Following John’s explanation, verse 53 is filled with pathos: despite such proximity to the truth, the Sanhedrin tragically decide to go ahead with having Jesus killed – unjustly, as a blaspheming criminal. It is a harsh and sad ending to the scene: the Sanhedrin is so close yet so far. It grieves God when we press on with our human plans without consideration for what He might be calling us to do. Yet, he is a merciful God who always offers a second chance and works evil for good.

A final word about Jesus’ reaction to all of this. While the authorities are plotting to have him arrested at Passover (vv.55-57), Jesus tactfully withdraws.

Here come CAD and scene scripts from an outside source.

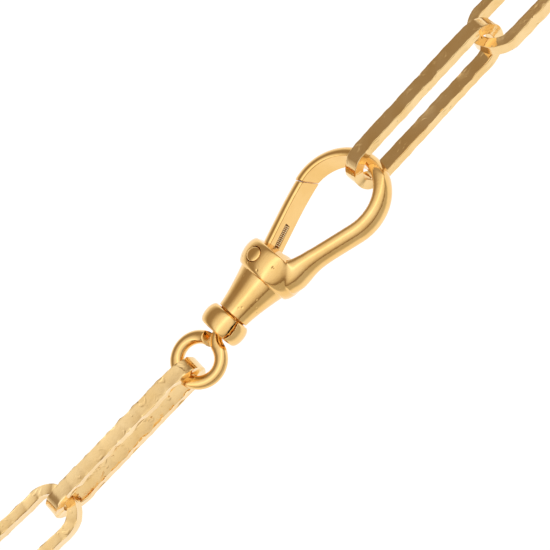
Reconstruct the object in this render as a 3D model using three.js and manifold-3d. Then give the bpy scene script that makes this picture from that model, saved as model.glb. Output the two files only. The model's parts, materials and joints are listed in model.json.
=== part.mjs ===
// A pocket watch chain: long hammered links on both sides of an Albert swivel clip. One side hangs on the
// swivel's turning bow and ends in a T-bar, the other is caught in the swivel's hook and ends in a ring.
// Millimetres, +Z up. The chain lies on the plane z = 0 with the swivel's axis along X.
import * as THREE from "three";
import { mergeVertices } from "three/addons/utils/BufferGeometryUtils.js";
import Module from "manifold-3d";

// A link is a flat bar bent on edge into a long loop with round ends.
const LINK = { length: 26.6, width: 7.6, bar: 1.5, depth: 2.1, edge: 0.2 };
const LINKS_PER_SIDE = 5;
// A grip is the distance from the middle of the bar that a loop hangs on to the inside of the loop's end.
const LINK_GRIP = 1.4;
const HOOK_GRIP = 1.95;
const BOW_GRIP = 1.25;

// The swivel's measures run along its axis, which starts at the outer face of the neck collar.
const NECK = { start: 0.3, radius: 1.75, bore: 1.15 };
const CHAMBER = { start: 3.2, end: 7, radius: 1.9 };
const CONE = { start: 3.05, end: 8.8, startRadius: 2.15, endRadius: 3.35, flare: 1.35 };
const SHOULDER = { start: 8.6, end: 12.35, startRadius: 3.4, endRadius: 3.8, radius: 4.4 };
// The swivel lies with its shoulder on the table, which sets how high its axis is.
const AXIS_HEIGHT = 4.43;
const COLLAR = { length: 2.9, bore: 2, rimRadius: 2.35, radius: 3, slit: 0.4, slitAngle: 148 };
const SLOT = { start: 8.75, low: -1.15, high: 3.5, halfHeight: 1.95 };

// The bar of the hook and the gate is flat inside the loop and rounded outside.
const BAR = { thickness: 1.75, width: 3.5, flatWall: 0.3, corner: 0.2 };
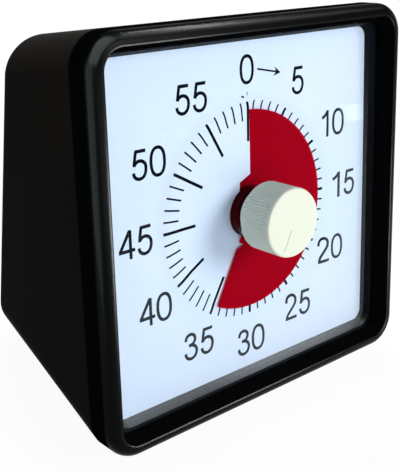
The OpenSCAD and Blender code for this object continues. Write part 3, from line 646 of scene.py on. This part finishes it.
# %% Arrow
TAIL, TIP = Vector((4.9, 49.1)), Vector((16.1, 46.7))
SHAFT_W, HEAD_L, HEAD_W, NOTCH = 0.62, 3.3, 3.3, 1.1
BLUNT = 0.01
along = (TIP - TAIL).normalized()
across = Vector((along.y, -along.x))
notch = TIP - along * (HEAD_L - NOTCH)
shaft_left, shaft_right = [[tuple(p + across * sign * SHAFT_W / 2) for p in (TAIL, notch)]
                           for sign in (-1, 1)]
head_left, head_right = [[tuple(TIP - along * HEAD_L + across * sign * HEAD_W / 2), tuple(TIP)]
                         for sign in (-1, 1)]
head_middle = [tuple(notch), tuple(TIP - along * BLUNT)]
print_on_dial("dial_arrow", [ink_band(shaft_left, shaft_right), ink_band(head_left, head_middle),
                             ink_band(head_middle, head_right)])
print("length of the arrow, mm:", round((TIP - TAIL).length, 1))

# %% [markdown]
# ## Floor
# The timer stands on a pale floor that keeps its faint shadow. To the camera, to gloss and to
# glass the floor turns towards white, which Light Path makes possible without more light on the
# object.

# %% Floor
FLOOR_REACH = 4.0
FLOOR_WHITE_SHARE = 0.95


def straight_rays(tree):
    """The Light Path node of a tree, and a mask of its camera, glossy and transmission rays."""
    path = add(tree, "ShaderNodeLightPath")
    eye_or_gloss = add(tree, "ShaderNodeMath", [
        (0, path.outputs["Is Camera Ray"]), (1, path.outputs["Is Glossy Ray"])],
        operation="MAXIMUM")
    straight = add(tree, "ShaderNodeMath", [
        (0, eye_or_gloss.outputs[0]), (1, path.outputs["Is Transmission Ray"])],
        operation="MAXIMUM")
    return path, straight.outputs[0]


floor_mesh = bpy.data.meshes.new("floor")
floor_mesh.from_pydata([(-FLOOR_REACH, -FLOOR_REACH, 0), (FLOOR_REACH, -FLOOR_REACH, 0),
                        (FLOOR_REACH, FLOOR_REACH, 0), (-FLOOR_REACH, FLOOR_REACH, 0)],
                       [], [(0, 1, 2, 3)])
floor = bpy.data.objects.new("floor", floor_mesh)
bpy.context.scene.collection.objects.link(floor)
paper = bpy.data.materials.new("Studio paper")
paper.use_nodes = True
tree = paper.node_tree
sheet = tree.nodes["Principled BSDF"]
sheet.inputs["Base Color"].default_value = (0.86, 0.86, 0.86, 1)
sheet.inputs["Roughness"].default_value = 0.9
sheet.inputs["Specular IOR Level"].default_value = 0.1
white = add(tree, "ShaderNodeEmission", [("Color", (1, 1, 1, 1)), ("Strength", 1.0)])
_, straight = straight_rays(tree)
seen = add(tree, "ShaderNodeMath", [(0, straight), (1, FLOOR_WHITE_SHARE)], operation="MULTIPLY")
turn_white = add(tree, "ShaderNodeMixShader", [
    (0, seen.outputs[0]), (1, sheet.outputs[0]), (2, white.outputs[0])])
tree.links.new(turn_white.outputs[0], tree.nodes["Material Output"].inputs["Surface"])
floor_mesh.materials.append(paper)
print("floor, m:", 2 * FLOOR_REACH)

# %% [markdown]
# ## World
# The camera sees a white backdrop. Gloss sees it near the horizon and a dim ceiling above, as in
# a room. The soft light that reaches matt pieces is stronger from the right than from the left,
# because the left side of the real timer is in the shade.

# %% World
world = bpy.data.worlds.new("Studio")
bpy.context.scene.world = world
world.use_nodes = True
tree = world.node_tree
path, straight = straight_rays(tree)
direction = add(tree, "ShaderNodeTexCoord")
towards = add(tree, "ShaderNodeSeparateXYZ", [("Vector", direction.outputs["Generated"])])
ceiling = add(tree, "ShaderNodeMapRange", [
    ("Value", towards.outputs["Z"]), ("From Min", 0.02), ("From Max", 0.3),
    ("To Min", 1.0), ("To Max", 0.12)], interpolation_type="SMOOTHSTEP")
level = add(tree, "ShaderNodeMath", [
    (0, ceiling.outputs["Result"]), (1, path.outputs["Is Camera Ray"])], operation="MAXIMUM")
room = add(tree, "ShaderNodeMapRange", [
    ("Value", towards.outputs["X"]), ("From Min", -0.7), ("From Max", 0.7),
    ("To Min", 0.22), ("To Max", 0.5)])
ambient = add(tree, "ShaderNodeBackground", [
    ("Color", (1.0, 0.98, 0.95, 1)), ("Strength", room.outputs["Result"])])
backdrop = add(tree, "ShaderNodeBackground", [
    ("Color", (1, 1, 1, 1)), ("Strength", level.outputs[0])])
chosen = add(tree, "ShaderNodeMixShader", [
    (0, straight), (1, ambient.outputs[0]), (2, backdrop.outputs[0])])
tree.links.new(chosen.outputs[0], tree.nodes["World Output"].inputs["Surface"])
print("nodes of the world:", len(tree.nodes))

# %% [markdown]
# ## Lamps
# A large lamp at the upper right throws the knob's soft shadow to the lower left. A weak one
# from low in front fills the shadows, and one from behind shows the rear. The rear one is kept
# out of reflections, which would draw a bright rim round the black case.

# %% Lamps
def softbox(name, place, aim, size, power, colour=(1, 1, 1)):
    """An area lamp at a place, turned to a point. Lengths are in metres."""
    light = bpy.data.lights.new(name, "AREA")
    light.shape = "RECTANGLE"
    light.size, light.size_y = size
    light.energy, light.color = power, colour
    lamp = bpy.data.objects.new(name, light)
    lamp.location = place
    lamp.rotation_mode = "QUATERNION"
    lamp.rotation_quaternion = (Vector(aim) - Vector(place)).to_track_quat("-Z", "Y")
    lamp.visible_camera = False
    bpy.context.scene.collection.objects.link(lamp)
    return lamp


softbox("key", (0.6, -1.15, 0.82), dial_middle, (0.65, 0.65), 14.0, (1.0, 0.99, 0.96))
softbox("fill", (-0.1, -0.8, 0.08), dial_middle, (0.5, 0.2), 1.2)
back = softbox("back", (0.35, 0.9, 0.6), dial_middle, (0.5, 0.5), 14.0)
back.visible_glossy = False
print("lamps:", len(bpy.data.lights))

# %% [markdown]
# ## Reflections
# Black gloss is drawn by what it mirrors. Each panel is a lamp that lights only the pieces it
# names, by light linking, and shows only in their reflections. It stands where the camera's ray
# goes after it bounces off a rounded edge. The one over the case is the exception: the case is
# too matt to mirror it, so that panel lights it as a lamp does, and lifts its top and left edge.

# %% Panels for reflections
def panel(name, seen_from, towards, away, size, level, pieces, colour=(1, 1, 1),
          lights_matt=False):
    """A panel that only the named pieces mirror. It stands away metres from a point of the face
    frame, in a direction of the row frame. The level is its brightness, where 1 is white."""
    start = on_face(*seen_from)
    place = start + Vector(towards).normalized() * away
    power = level * math.pi * size[0] * size[1]
    lamp = softbox(name, place, start, size, power, colour)
    lamp.visible_diffuse = lights_matt
    group = bpy.data.collections.new(name)
    for piece in pieces:
        group.objects.link(nodes[piece])
    lamp.light_linking.receiver_collection = group


BEZEL, RETAINER, CASE, LENS = ["front_bezel"], ["lens_retainer"], ["rear_case"], ["lens"]
panel("left side", (-70, -8, 20), (-1.0, -0.06, 0.1), 0.13, (0.14, 0.18), 9.0, BEZEL,
      (0.78, 1.0, 0.93))
panel("corner", (-64, -9, 62), (-0.38, -0.2, 0.88), 0.3, (0.5, 0.5), 22.0, BEZEL,
      (0.86, 1.0, 0.97))
panel("top line", (-30, -10, 67), (0.64, 0.10, 0.76), 0.4, (0.22, 0.018), 130.0, BEZEL)
panel("top band", (-30, -11, 66), (0.66, -0.22, 0.72), 0.5, (0.26, 0.22), 6.0, BEZEL,
      (0.9, 0.97, 1.0))
panel("bottom line", (-45, -11, -66), (0.56, -0.82, 0.1), 0.3, (0.14, 0.1), 130.0, BEZEL)
panel("sky", (-45, -3, -60), (0.5, -0.12, 0.85), 0.5, (0.2, 0.3), 500.0, RETAINER,
      (0.95, 0.98, 1.0))
panel("case top", (-67, 30, 64), (-0.1, 0.1, 1.0), 0.12, (0.12, 0.12), 8.0, CASE,
      (1.0, 0.96, 0.88), lights_matt=True)
panel("lens, right", (50.5, -5.2, 28.2), (0.755, -0.656, -0.023), 1.0, (0.022, 0.024), 5.0, LENS)
panel("lens, left", (-36.5, -5.2, 33.8), (0.61, -0.793, -0.008), 1.0, (0.055, 0.012), 50.0, LENS)
print("lamps with the panels:", len(bpy.data.lights))

# %% [markdown]
# ## Camera
# The camera stands where the photographer stood: to the left of the timer, above it, and
# looking down at the dial. Place, turn and focal length come from a fit of the minute marks and
# the outline. The shift stays small, because it is kept in every other view.

# %% Camera
camera_data = bpy.data.cameras.new("camera")
camera = bpy.data.objects.new("camera", camera_data)
bpy.context.scene.collection.objects.link(camera)
bpy.context.scene.camera = camera
camera.location = (-0.2083, -0.20558, 0.21316)
camera.rotation_mode = "QUATERNION"
camera.rotation_quaternion = Quaternion((0.809191, 0.471626, -0.238623, -0.256589))
camera_data.sensor_width = 36.0
camera_data.lens = 68.9
camera_data.shift_x, camera_data.shift_y = -0.014, -0.114
camera_data.clip_start, camera_data.clip_end = 0.01, 50.0
bpy.context.scene.view_settings.view_transform = "Standard"
print("camera to the dial, mm:", round((camera.location - dial_middle).length / mm))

He doesn’t simply hand himself over to the authorities; this would not fulfil God’s will at this time. There is danger and, like the take-off of Ross Kemp on The Impressions Show, “he gets out of there” to spend time with the disciples – for now, at least. Sometimes we are called to be courageous and run towards challenges, yet it is often prudent to remove ourselves from danger – and even more so to remove ourselves from harmful environments or ways of living which will lead us away from God. Jesus withdraws for reasons of personal safety but uses it to develop intimacy.

[1] God’s name in Hebrew, the four letters (tetragram) YHVH, which no Jew would ever utter (when the Old Testament is read aloud in the original Hebrew, God’s name, YHVH, is pronounced “Adonai” meaning “Lord”) are similar to the Hebrew for I am/ I will be (ehyeh); cf. Exodus 3:14.